··· DATA

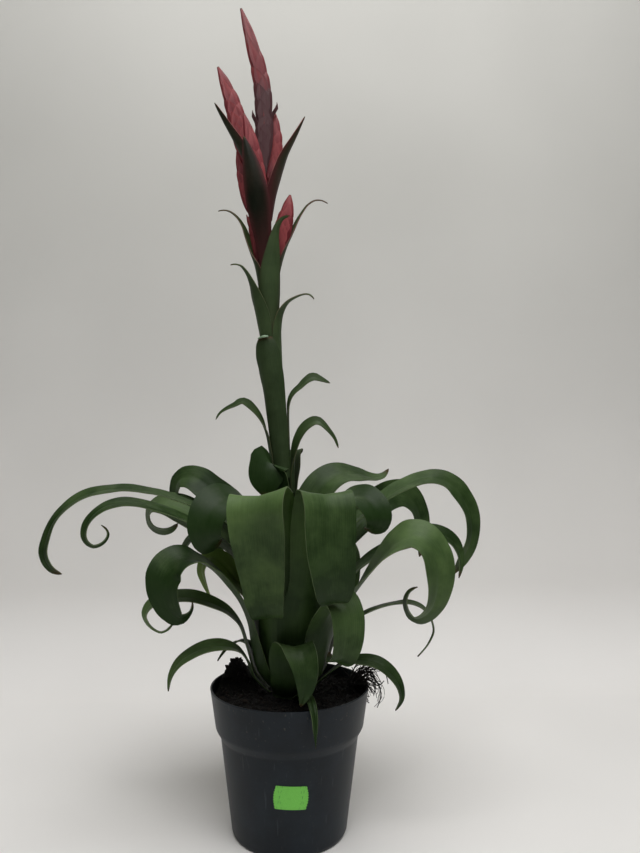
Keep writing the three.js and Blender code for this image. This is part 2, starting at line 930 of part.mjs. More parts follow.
function swordMesh({ name, line, half, count, bare, scale }) {
  const marks = line.map(([x, y, z]) => new THREE.Vector3(x, y, z));
  const curve = new THREE.CatmullRomCurve3(marks, false, "centripetal");
  const at = (share) => {
    const heading = curve.getTangentAt(share);
    const across = new THREE.Vector3(1, 0, 0).addScaledVector(heading, -heading.x).normalize();
    const normal = heading.clone().cross(across);
    const wide = half * keyed(SWORD_OUTLINE, share);
    return { point: curve.getPointAt(share), across, normal, wide };
  };
  const section = (share, keel, middle, back, flank, side) => {
    const { point, across, normal, wide } = at(Math.min(share, 1));
    const place = (over, up) =>
      point.clone().addScaledVector(across, side * over * wide).addScaledVector(normal, side * up * wide);
    return [place(keel, 0), place(middle, flank), place(back, 0), place(middle, -flank)];
  };
  const core = [0, bare, 0.4, 0.7, 0.93].map((share) => section(share, 0.7, 0, -0.7, 0.5, 1));
  const scales = [];
  for (let i = 0; i < count; i++) {
    const place = i / (count - 1);
    const long = (scale / curve.getLength()) * (1 - 0.4 * place);
    const start = bare + (1 - bare - long) * place;
    const side = i % 2 ? 1 : -1;
    scales.push(lofted(SCALE_SECTIONS.map(([u, ...sizes]) => section(start + u * long, ...sizes, side))));
  }
  return meshOf(name, joined([lofted(core), ...scales]), SWORD_RED, 0.5);
}

// ---- Pot, soil, roots and label -------------------------------------------------------------------------

// Turned about Z from [radius, height] points.
function turnedGeometry(profile, sides) {
  const points = profile.map(([radius, z]) => new THREE.Vector2(radius, z));
  return new THREE.LatheGeometry(points, sides).rotateX(Math.PI / 2);
}

const POT_OUTSIDE = [
  [POT_FOOT_RADIUS - 2, 0],
  [POT_FOOT_RADIUS, 2],
  [SHOULDER_RADIUS, SHOULDER_Z],
  [BAND_BOTTOM_RADIUS, BAND_BOTTOM_Z],
  [POT_RIM_RADIUS, POT_HEIGHT],
];
const POT_INSIDE = [
  [POT_FOOT_RADIUS - 2, POT_WALL + 0.6],
  [SHOULDER_RADIUS - POT_WALL, SHOULDER_Z + 0.6],
  [BAND_BOTTOM_RADIUS - POT_WALL, BAND_BOTTOM_Z + 0.6],
  [POT_RIM_RADIUS - POT_WALL, POT_HEIGHT],
];

function potMesh() {
  const profile = [[0, 0], ...POT_OUTSIDE, ...POT_INSIDE.toReversed(), [0, POT_WALL + 0.6]];
  let pot = solidOf(turnedGeometry(profile, POT_SIDES));
  for (let i = 0; i < DRAIN_HOLES; i++) {
    const turn = ((i + 0.5) * 2 * Math.PI) / DRAIN_HOLES;
    const hole = new THREE.CylinderGeometry(DRAIN_RADIUS, DRAIN_RADIUS, 12, 10).rotateX(Math.PI / 2);
    hole.translate(DRAIN_CIRCLE_RADIUS * Math.cos(turn), DRAIN_CIRCLE_RADIUS * Math.sin(turn), 0);
    pot = pot.subtract(solidOf(hole));
  }
  return meshOf("nursery_pot", geometryFrom(pot), POT_BLACK, 0.5);
}

// The soil fills the pot to SOIL_LEVEL. Its top is uneven, with a heap of roots at the back left,
// and the crown stands in a plain hole in its middle.
const SOIL_SIDES = 28;
const SOIL_RINGS = [SOIL_HOLE_RADIUS, 27, 38, 49, 58];
const HEAP_HEIGHT = 13;
const HEAP_RADIUS = 48; // its distance from the middle
const HEAP_WIDTH = 11;
const HEAP_BEARING = 144;
const HEAP_SPREAD = 17; // in degrees round the pot

function soilHeight(radius, turn) {
  const rough = 1.2 * Math.sin(5 * turn + radius / 7) + 0.9 * Math.sin(11 * turn - radius / 4);
  const inHeap = (radius - HEAP_RADIUS) / HEAP_WIDTH;
  const aroundHeap = apart(turn / RADIANS, HEAP_BEARING) / HEAP_SPREAD;
  const heap = HEAP_HEIGHT * Math.exp(-(inHeap ** 2) - aroundHeap ** 2);
  return SOIL_LEVEL + (radius > SOIL_HOLE_RADIUS ? rough : 0) + heap;
}

function soilMesh() {
  const wall = POT_INSIDE.map(([radius, z]) => [radius - TOUCH_GAP, z + (z < 10 ? TOUCH_GAP : 0)]);
  const edge = keyed(wall.map(([radius, z]) => [z, radius]), SOIL_LEVEL);
  const floor = SOIL_LEVEL - SOIL_HOLE_DEPTH;
  const circle = (radius, height) =>
    Array.from({ length: SOIL_SIDES }, (_, k) => {
      const turn = (k * 2 * Math.PI) / SOIL_SIDES;
      return new THREE.Vector3(radius * Math.cos(turn), radius * Math.sin(turn), height(turn));
    });
  const rings = [
    ...wall.slice(0, -1).map(([radius, z]) => circle(radius, () => z)),
    circle(edge, () => SOIL_LEVEL),
    ...SOIL_RINGS.toReversed().map((radius) => circle(radius, (turn) => soilHeight(radius, turn))),
    circle(SOIL_HOLE_RADIUS, () => floor),
  ];
  return meshOf("potting_soil", lofted(rings), SOIL_BROWN, 0.95);
}

// A strip of roots and fibres that has come over the rim at the right.
const ROOT_RADIUS = 0.9;
const ROOT_TIP_RADIUS = 0.45;
const ROOT_STEPS = 5;
const ROOT_SIDES = 5;
const ROOTS = [
  [[53, 7, 112], [60, 9, 119], [67, 10, 121], [72, 12, 112], [71, 14, 100]],
  [[54, 2, 112], [59, 2, 118], [66, 1, 121], [73, -1, 114], [75, -2, 104], [72, -2, 95]],
  [[52, -2, 112], [58, -4, 118], [65, -8, 120], [71, -11, 116], [76, -14, 121]],
  [[52, 10, 112], [59, 13, 121], [66, 17, 126], [71, 22, 125]],
  [[54, 5, 113], [61, 5, 123], [70, 4, 127], [79, 6, 122], [82, 5, 112]],
  [[51, -4, 111], [56, -10, 117], [61, -16, 119], [66, -21, 113]],
];

function rootsMesh() {
  const tangle = new THREE.IcosahedronGeometry(1, 1).scale(7, 9, 3.2).rotateY(0.35).translate(54, 2, 112.2);
  const roots = ROOTS.map((line) => {
    const curve = new THREE.CatmullRomCurve3(line.map(([x, y, z]) => new THREE.Vector3(x, y, z)));
    const { normals, binormals } = curve.computeFrenetFrames(ROOT_STEPS);
    const rings = normals.map((normal, i) => {
      const share = i / ROOT_STEPS;
      const radius = ROOT_RADIUS + (ROOT_TIP_RADIUS - ROOT_RADIUS) * share;
      return Array.from({ length: ROOT_SIDES }, (_, k) => {
        const turn = (k * 2 * Math.PI) / ROOT_SIDES;
        return curve
          .getPointAt(share)
          .addScaledVector(normal, radius * Math.cos(turn))
          .addScaledVector(binormals[i], radius * Math.sin(turn));
      });
    });
    return lofted(rings);
  });
  return meshOf("root_tuft", joined([tangle, ...roots]), SOIL_BROWN, 0.95);
}

// A blank price label, curved to the wall of the pot, with pinked short edges.
const LABEL_WIDTH = 27;
const LABEL_HEIGHT = 18;
const LABEL_THICKNESS = 0.6;
const LABEL_BEARING = 271;
const LABEL_MIDDLE_Z = 48;
const LABEL_TILT = -3;
const LABEL_COLUMNS = 6;
const LABEL_TEETH = 8;

function labelMesh() {
  const slope = (SHOULDER_RADIUS - POT_FOOT_RADIUS) / (SHOULDER_Z - 2);
  const tilt = LABEL_TILT * RADIANS;
  const at = (across, up, gap) => {
    const z = LABEL_MIDDLE_Z + up * Math.cos(tilt) + across * Math.sin(tilt);
    const radius = POT_FOOT_RADIUS + slope * (z - 2) + gap;
    const turn = LABEL_BEARING * RADIANS + (across * Math.cos(tilt) - up * Math.sin(tilt)) / radius;
    return new THREE.Vector3(radius * Math.cos(turn), radius * Math.sin(turn), z);
  };
  const column = (i, gap) =>
    Array.from({ length: LABEL_TEETH + 1 }, (_, k) => {
      const end = i === 0 || i === LABEL_COLUMNS;
      const width = LABEL_WIDTH - (end && k % 2 ? 1.8 : 0);
      return at(width * (i / LABEL_COLUMNS - 0.5), LABEL_HEIGHT * (k / LABEL_TEETH - 0.5), gap);
    });
  const rows = Array.from({ length: LABEL_COLUMNS + 1 }, (_, i) => ({
    lower: column(i, TOUCH_GAP),
    upper: column(i, TOUCH_GAP + LABEL_THICKNESS),
  }));
  return meshOf("price_label", sheet(rows), LABEL_GREEN, 0.4);
}

const group = new THREE.Group();
group.add(potMesh(), labelMesh(), soilMesh(), rootsMesh(), stemMesh());
group.add(...rosetteMeshes(), ...bractMeshes(), ...SWORDS.map(swordMesh));

export default group;
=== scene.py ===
# %% [markdown]
# # A flaming sword bromeliad in its nursery pot
# A bromeliad is a rosette of strap leaves with no trunk. From its middle rises one stalk, wrapped in bracts.
# At the top stand flat red swords, each built from boat-shaped bracts in two rows. The whole plant sits in
# dark peat in a thin black plastic pot.
#
# The CAD model gives the places and the forms in few faces. This script replaces its pieces with finer ones
# that keep those forms, and adds what a solid can't hold: veins, rippled margins, crumbs, roots and gloss.

import json
import random
from math import atan2, copysign, cos, exp, hypot, pi, radians, sin, sqrt

import bmesh
import bpy
from mathutils import Matrix, Vector, noise
from mathutils.kdtree import KDTree

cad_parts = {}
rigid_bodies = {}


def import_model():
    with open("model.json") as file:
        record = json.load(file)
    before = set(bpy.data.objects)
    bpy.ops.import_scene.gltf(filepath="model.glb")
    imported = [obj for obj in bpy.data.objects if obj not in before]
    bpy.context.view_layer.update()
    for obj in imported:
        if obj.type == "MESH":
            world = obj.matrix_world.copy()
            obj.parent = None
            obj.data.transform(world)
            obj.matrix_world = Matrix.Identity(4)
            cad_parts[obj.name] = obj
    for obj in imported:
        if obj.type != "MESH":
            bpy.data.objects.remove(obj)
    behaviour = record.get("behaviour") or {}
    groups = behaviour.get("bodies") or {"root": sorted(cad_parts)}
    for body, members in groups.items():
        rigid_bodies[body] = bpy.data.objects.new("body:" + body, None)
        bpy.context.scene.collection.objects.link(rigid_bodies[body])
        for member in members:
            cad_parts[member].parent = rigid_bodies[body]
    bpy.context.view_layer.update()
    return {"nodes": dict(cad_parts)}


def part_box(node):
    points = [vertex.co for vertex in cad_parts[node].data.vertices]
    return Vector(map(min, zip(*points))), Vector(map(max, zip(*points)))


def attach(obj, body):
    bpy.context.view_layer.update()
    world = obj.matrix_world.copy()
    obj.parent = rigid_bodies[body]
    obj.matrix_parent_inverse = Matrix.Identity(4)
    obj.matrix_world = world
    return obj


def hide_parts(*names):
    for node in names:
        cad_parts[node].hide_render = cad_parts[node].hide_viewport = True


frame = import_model()
scene = bpy.context.scene
MM = 0.001

# %% [markdown]
# ## Small tools for shader nodes
# A material is a tree of nodes. A few helpers keep the trees below short. One adds a node with its inputs
# linked or set, and turns colour codes into the linear light that shaders count in. The others add the sums,
# the soft noise, the mixes and the bumps that every finish here is made of, and they put them into the tree
# that their inputs come from.

# %% Adding nodes


def colour(code):
    """A colour code such as #3c5030, as linear red, green, blue and alpha."""
    parts = [int(code[i : i + 2], 16) / 255 for i in (1, 3, 5)]
    return [c / 12.92 if c <= 0.04045 else ((c + 0.055) / 1.055) ** 2.4 for c in parts] + [1]


def add(tree, kind, inputs=None, **settings):
    """Adds a shader node. An input given a socket is linked. A number or a colour code is set."""
    made = tree.nodes.new("ShaderNode" + kind)
    for name, value in settings.items():
        setattr(made, name, value)
    for name, value in (inputs or {}).items():
        if isinstance(value, bpy.types.NodeSocket):
            tree.links.new(value, made.inputs[name])
        else:
            made.inputs[name].default_value = colour(value) if isinstance(value, str) else value
    return made


def after(kind, inputs, **settings):
    """Adds a shader node to the tree that its first linked input comes from."""
    tree = next(value.id_data for value in inputs.values() if isinstance(value, bpy.types.NodeSocket))
    return add(tree, kind, inputs, **settings)


def maths(operation):
    """A function that adds one kind of sum, with numbers or sockets."""
    return lambda a, b=0.0: after("Math", {0: a, 1: b}, operation=operation).outputs[0]


plus, minus, times, divided = maths("ADD"), maths("SUBTRACT"), maths("MULTIPLY"), maths("DIVIDE")
sine, unsigned = maths("SINE"), maths("ABSOLUTE")


def rise(value, low, high):
    """Goes smoothly from 0 to 1 as value goes from low to high."""
    inputs = {"Value": value, "From Min": low, "From Max": high}
    return after("MapRange", inputs, interpolation_type="SMOOTHSTEP").outputs[0]


def mix(share, a, b, how="MIX"):
    """Colour a with a share of colour b."""
    return after("Mix", {0: share, 6: a, 7: b}, data_type="RGBA", blend_type=how).outputs[2]


def clouds(place, scale, detail, **more):
    """Soft noise over a place, finer with a higher scale. More of the node's inputs may follow."""
    inputs = {"Vector": place, "Scale": scale, "Detail": detail, **more}
    return after("TexNoise", inputs).outputs[0]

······

STATED TASK. Print only the run of lines that begins with the line containing "const group = new THREE.Group();" and ends with the line containing "record = json.load(file)", both included, exactly as they read.

RESPONSE BELOW.
const group = new THREE.Group();
group.add(potMesh(), labelMesh(), soilMesh(), rootsMesh(), stemMesh());
group.add(...rosetteMeshes(), ...bractMeshes(), ...SWORDS.map(swordMesh));

export default group;
=== scene.py ===
# %% [markdown]
# # A flaming sword bromeliad in its nursery pot
# A bromeliad is a rosette of strap leaves with no trunk. From its middle rises one stalk, wrapped in bracts.
# At the top stand flat red swords, each built from boat-shaped bracts in two rows. The whole plant sits in
# dark peat in a thin black plastic pot.
#
# The CAD model gives the places and the forms in few faces. This script replaces its pieces with finer ones
# that keep those forms, and adds what a solid can't hold: veins, rippled margins, crumbs, roots and gloss.

import json
import random
from math import atan2, copysign, cos, exp, hypot, pi, radians, sin, sqrt

import bmesh
import bpy
from mathutils import Matrix, Vector, noise
from mathutils.kdtree import KDTree

cad_parts = {}
rigid_bodies = {}


def import_model():
    with open("model.json") as file:
        record = json.load(file)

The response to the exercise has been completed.